_Work to do_
Return the listing word for word, as given.
____________________
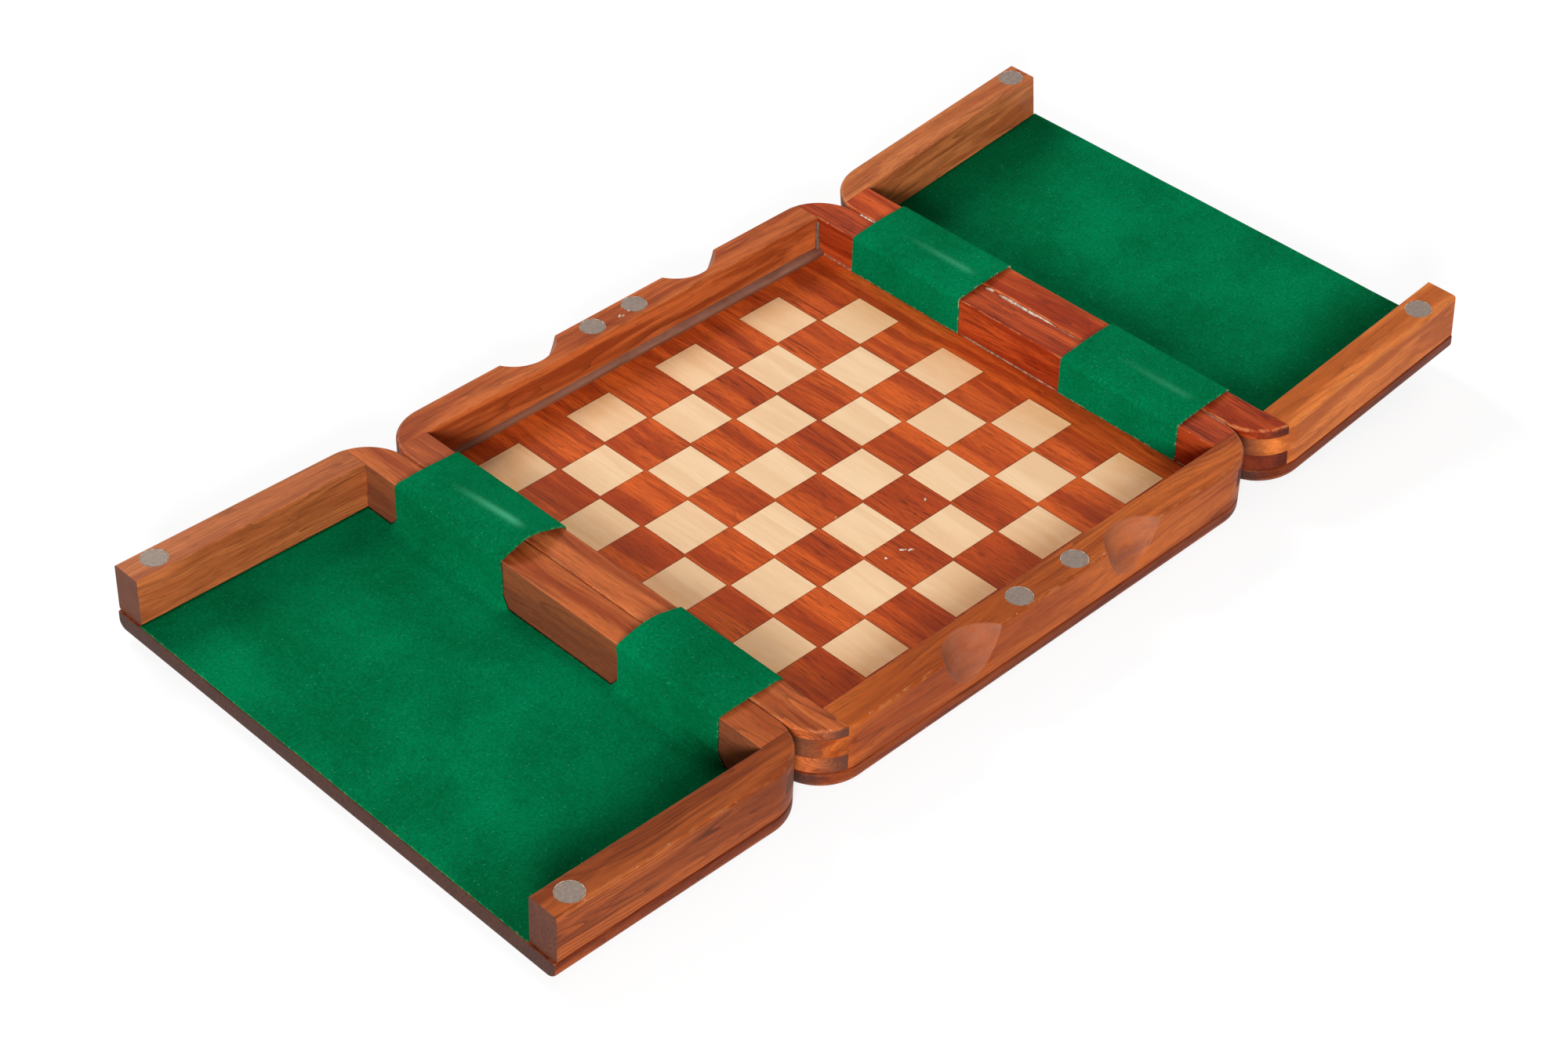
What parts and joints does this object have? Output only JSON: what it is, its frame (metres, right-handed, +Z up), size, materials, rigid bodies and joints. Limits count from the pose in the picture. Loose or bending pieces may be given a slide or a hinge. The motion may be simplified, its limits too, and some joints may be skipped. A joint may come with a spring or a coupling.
{
  "type": "folding travel chess set",
  "caption": "Folding travel chess box lying open: a rosewood tray that carries an inlaid chessboard, and a lid sawn into two velvet-lined doors on cloth strap hinges, held shut by magnets.",
  "frame": {"origin": "centre of the tray's flat underside", "axes": "+X towards the right door, +Y towards the far player's side, +Z up out of the open tray"},
  "size_m": [0.3569, 0.1776, 0.0294],
  "materials": {
    "rail_rosewood": "satin varnish, golden brown with fine dark streaks",
    "panel_rosewood": "satin varnish, dark red-brown",
    "board_rosewood": "satin varnish, red-brown veneer",
    "maple_inlay": "satin varnish, pale cream inlay",
    "magnet_face": "bare sintered magnet, ground flush, dull grey",
    "green_velvet": "short-pile cotton velvet on a woven back, green"
  },
  "bodies": {
    "tray": {"tray_bottom_board": "panel_rosewood", "tray_far_rail": "rail_rosewood", "tray_near_rail": "rail_rosewood", "tray_left_rail": "rail_rosewood", "tray_right_rail": "rail_rosewood", "chessboard": "board_rosewood", "maple_square_b1": "maple_inlay", "maple_square_d1": "maple_inlay", "maple_square_f1": "maple_inlay", "maple_square_h1": "maple_inlay", "maple_square_a2": "maple_inlay", "maple_square_c2": "maple_inlay", "maple_square_e2": "maple_inlay", "maple_square_g2": "maple_inlay", "maple_square_b3": "maple_inlay", "maple_square_d3": "maple_inlay", "maple_square_f3": "maple_inlay", "maple_square_h3": "maple_inlay", "maple_square_a4": "maple_inlay", "maple_square_c4": "maple_inlay", "maple_square_e4": "maple_inlay", "maple_square_g4": "maple_inlay", "maple_square_b5": "maple_inlay", "maple_square_d5": "maple_inlay", "maple_square_f5": "maple_inlay", "maple_square_h5": "maple_inlay", "maple_square_a6": "maple_inlay", "maple_square_c6": "maple_inlay", "maple_square_e6": "maple_inlay", "maple_square_g6": "maple_inlay", "maple_square_b7": "maple_inlay", "maple_square_d7": "maple_inlay", "maple_square_f7": "maple_inlay", "maple_square_h7": "maple_inlay", "maple_square_a8": "maple_inlay", "maple_square_c8": "maple_inlay", "maple_square_e8": "maple_inlay", "maple_square_g8": "maple_inlay", "tray_magnet_far_left": "magnet_face", "tray_magnet_far_right": "magnet_face", "tray_magnet_near_left": "magnet_face", "tray_magnet_near_right": "magnet_face", "hinge_strap_left_far": "green_velvet", "hinge_strap_left_near": "green_velvet", "hinge_strap_right_far": "green_velvet", "hinge_strap_right_near": "green_velvet"},
    "left_door": {"left_door_panel": "panel_rosewood", "left_door_hinge_rail": "rail_rosewood", "left_door_far_rail": "rail_rosewood", "left_door_near_rail": "rail_rosewood", "left_door_lining": "green_velvet", "left_door_magnet_far": "magnet_face", "left_door_magnet_near": "magnet_face"},
    "right_door": {"right_door_panel": "panel_rosewood", "right_door_hinge_rail": "rail_rosewood", "right_door_far_rail": "rail_rosewood", "right_door_near_rail": "rail_rosewood", "right_door_lining": "green_velvet", "right_door_magnet_far": "magnet_face", "right_door_magnet_near": "magnet_face"}
  },
  "joints": [
    {"name": "left_door_hinge", "type": "hinge", "parent": "tray", "child": "left_door", "pos_m": [-0.0888, 0, 0.0214], "axis": [0, 1, 0], "range_deg": [0, 178.2]},
    {"name": "right_door_hinge", "type": "hinge", "parent": "tray", "child": "right_door", "pos_m": [0.0888, 0, 0.0214], "axis": [0, -1, 0], "range_deg": [0, 174.3]}
  ]
}
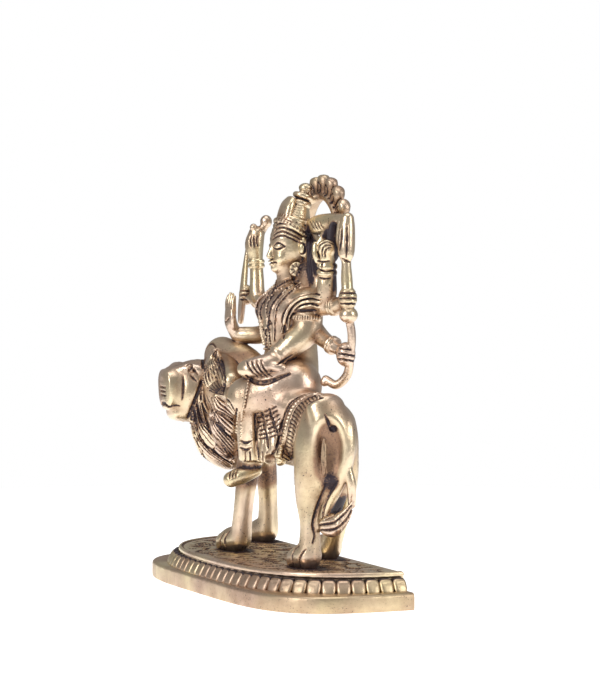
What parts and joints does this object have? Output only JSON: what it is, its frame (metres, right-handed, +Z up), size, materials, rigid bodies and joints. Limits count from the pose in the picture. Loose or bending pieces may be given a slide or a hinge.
____________________
_Reply_
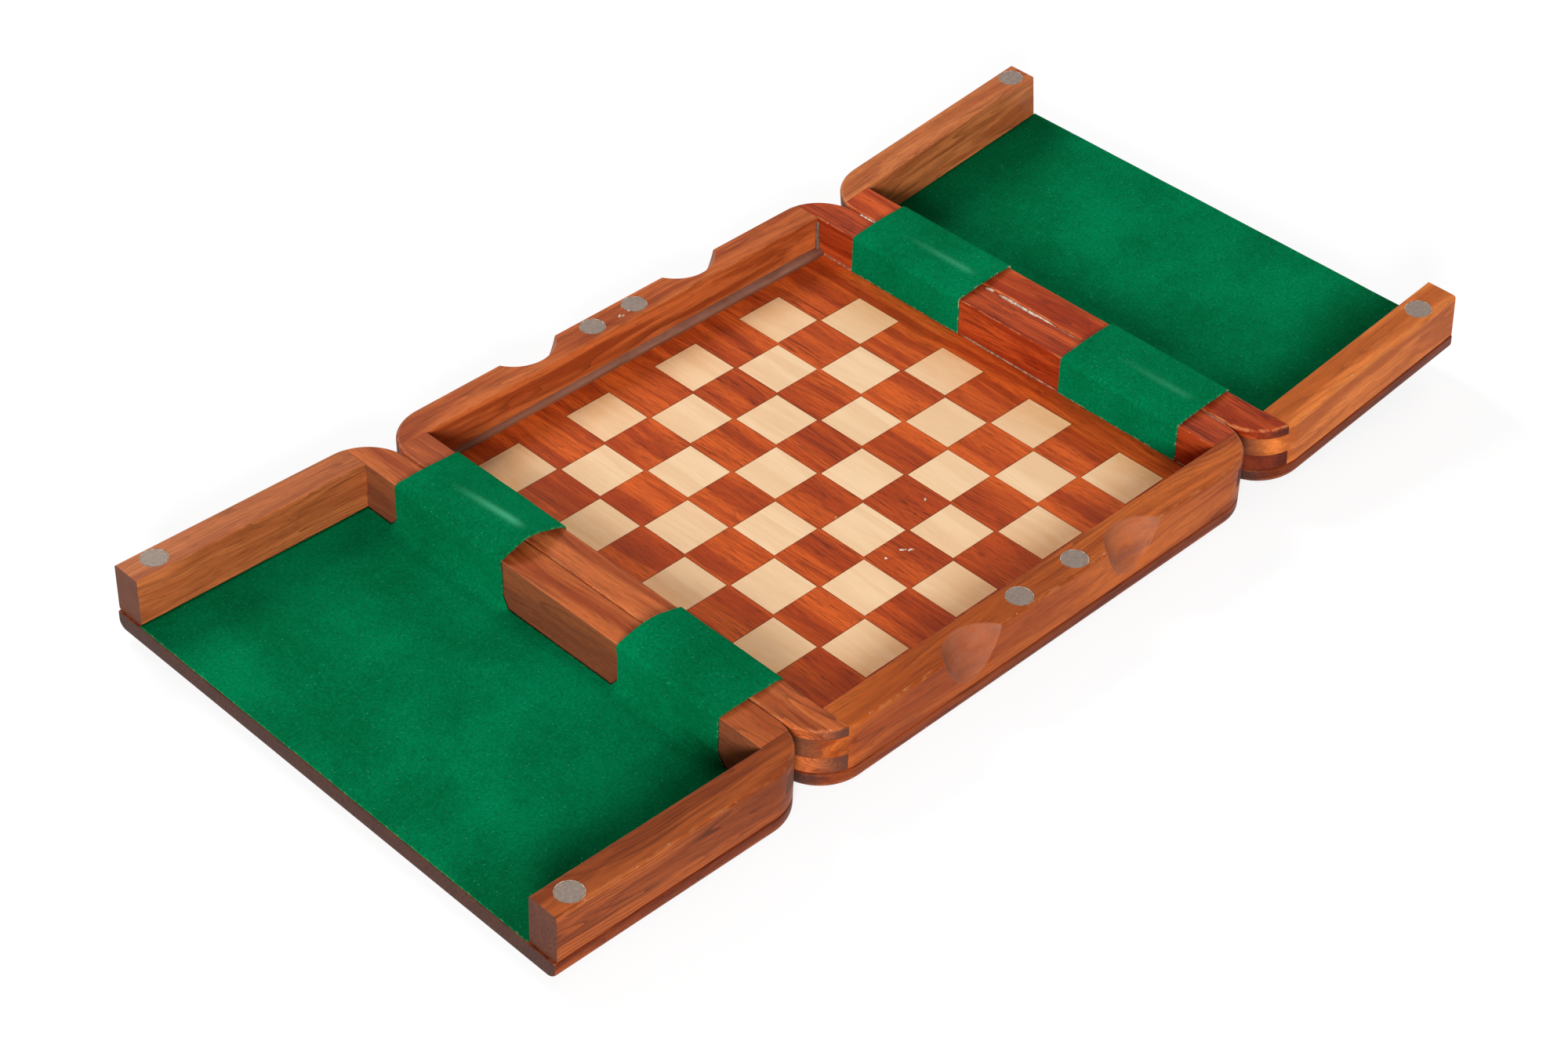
What parts and joints does this object have? Output only JSON: what it is, its frame (metres, right-handed, +Z up), size, materials, rigid bodies and joints. Limits count from the pose in the picture. Loose or bending pieces may be given a slide or a hinge. The motion may be simplified, its limits too, and some joints may be skipped. A joint may come with a spring or a coupling.
{
  "type": "folding travel chess set",
  "caption": "Folding travel chess box lying open: a rosewood tray that carries an inlaid chessboard, and a lid sawn into two velvet-lined doors on cloth strap hinges, held shut by magnets.",
  "frame": {"origin": "centre of the tray's flat underside", "axes": "+X towards the right door, +Y towards the far player's side, +Z up out of the open tray"},
  "size_m": [0.3569, 0.1776, 0.0294],
  "materials": {
    "rail_rosewood": "satin varnish, golden brown with fine dark streaks",
    "panel_rosewood": "satin varnish, dark red-brown",
    "board_rosewood": "satin varnish, red-brown veneer",
    "maple_inlay": "satin varnish, pale cream inlay",
    "magnet_face": "bare sintered magnet, ground flush, dull grey",
    "green_velvet": "short-pile cotton velvet on a woven back, green"
  },
  "bodies": {
    "tray": {"tray_bottom_board": "panel_rosewood", "tray_far_rail": "rail_rosewood", "tray_near_rail": "rail_rosewood", "tray_left_rail": "rail_rosewood", "tray_right_rail": "rail_rosewood", "chessboard": "board_rosewood", "maple_square_b1": "maple_inlay", "maple_square_d1": "maple_inlay", "maple_square_f1": "maple_inlay", "maple_square_h1": "maple_inlay", "maple_square_a2": "maple_inlay", "maple_square_c2": "maple_inlay", "maple_square_e2": "maple_inlay", "maple_square_g2": "maple_inlay", "maple_square_b3": "maple_inlay", "maple_square_d3": "maple_inlay", "maple_square_f3": "maple_inlay", "maple_square_h3": "maple_inlay", "maple_square_a4": "maple_inlay", "maple_square_c4": "maple_inlay", "maple_square_e4": "maple_inlay", "maple_square_g4": "maple_inlay", "maple_square_b5": "maple_inlay", "maple_square_d5": "maple_inlay", "maple_square_f5": "maple_inlay", "maple_square_h5": "maple_inlay", "maple_square_a6": "maple_inlay", "maple_square_c6": "maple_inlay", "maple_square_e6": "maple_inlay", "maple_square_g6": "maple_inlay", "maple_square_b7": "maple_inlay", "maple_square_d7": "maple_inlay", "maple_square_f7": "maple_inlay", "maple_square_h7": "maple_inlay", "maple_square_a8": "maple_inlay", "maple_square_c8": "maple_inlay", "maple_square_e8": "maple_inlay", "maple_square_g8": "maple_inlay", "tray_magnet_far_left": "magnet_face", "tray_magnet_far_right": "magnet_face", "tray_magnet_near_left": "magnet_face", "tray_magnet_near_right": "magnet_face", "hinge_strap_left_far": "green_velvet", "hinge_strap_left_near": "green_velvet", "hinge_strap_right_far": "green_velvet", "hinge_strap_right_near": "green_velvet"},
    "left_door": {"left_door_panel": "panel_rosewood", "left_door_hinge_rail": "rail_rosewood", "left_door_far_rail": "rail_rosewood", "left_door_near_rail": "rail_rosewood", "left_door_lining": "green_velvet", "left_door_magnet_far": "magnet_face", "left_door_magnet_near": "magnet_face"},
    "right_door": {"right_door_panel": "panel_rosewood", "right_door_hinge_rail": "rail_rosewood", "right_door_far_rail": "rail_rosewood", "right_door_near_rail": "rail_rosewood", "right_door_lining": "green_velvet", "right_door_magnet_far": "magnet_face", "right_door_magnet_near": "magnet_face"}
  },
  "joints": [
    {"name": "left_door_hinge", "type": "hinge", "parent": "tray", "child": "left_door", "pos_m": [-0.0888, 0, 0.0214], "axis": [0, 1, 0], "range_deg": [0, 178.2]},
    {"name": "right_door_hinge", "type": "hinge", "parent": "tray", "child": "right_door", "pos_m": [0.0888, 0, 0.0214], "axis": [0, -1, 0], "range_deg": [0, 174.3]}
  ]
}
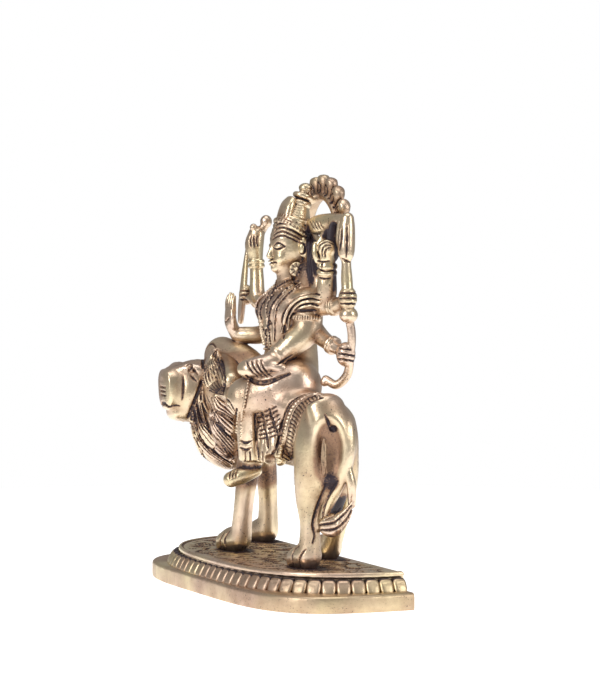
What parts and joints does this object have? Output only JSON: what it is, its frame (metres, right-handed, +Z up), size, materials, rigid bodies and joints. Limits count from the pose in the picture. Loose or bending pieces may be given a slide or a hinge.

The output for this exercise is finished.